Nous n’avons signé aucune convention qui nous contraindrait à abolir la peine de mort. Elle est toujours appliquée au Japon et aux États-Unis. Cela ferait-il de ces pays des nations non démocratiques? En plus, nous prenons le pouls de la société et la majorité est contre l’abolition de la peine capitale.

Quand un individu prend d’assaut un rassemblement de 200 personnes ou une école et tue plusieurs dizaines ou centaines de personnes, quelle serait la sanction qu’il mériterait après un procès équitable à votre avis? La peine capitale, tout simplement.

Vous êtes donc favorables au maintien de la peine de mort?

Ma position est connue et je l’ai toujours défendue: limiter le nombre des crimes passibles de la peine capitale.
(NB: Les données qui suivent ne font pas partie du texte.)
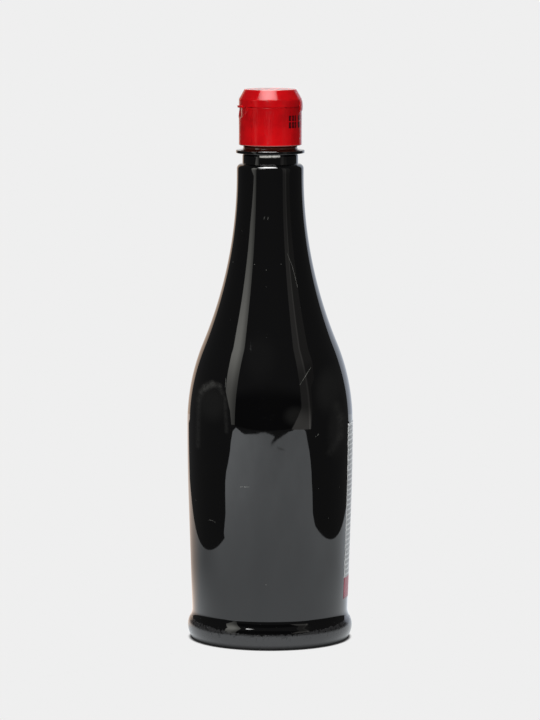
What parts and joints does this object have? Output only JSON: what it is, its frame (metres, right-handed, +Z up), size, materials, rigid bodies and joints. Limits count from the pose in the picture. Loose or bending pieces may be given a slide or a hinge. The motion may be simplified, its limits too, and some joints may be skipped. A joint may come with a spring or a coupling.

Dans le Code de la justice militaire, le nombre de ces crimes a été ramené de 16 à 6 et dans le Code pénal, dont j’avais supervisé l’élaboration, ce nombre est passé de 36 à 12.

La torture suscite toujours des polémiques au Maroc. Pouvez-vous assurer de mettre un terme à cette pratique?

Cette question a suscité et suscitera encore des polémiques, puisque la mentalité des responsables de l’application de la loi n’a pas évolué. Ce qui est certain, c’est que la torture n’est pas systématique au Maroc, mais il faut faire barrage à certains cas qui subsistent. Parmi les garanties prévues dans ce sens nous avons l’examen médical automatique de chaque personne qui affirme avoir été torturée. C’est écrit noir sur blanc et le juge d’instruction ou le représentant du parquet sont obligés de demander cette expertise médicale, sinon les procès-verbaux de la police judiciaire sont rejetés. La même chose est valable pour les mauvais traitements.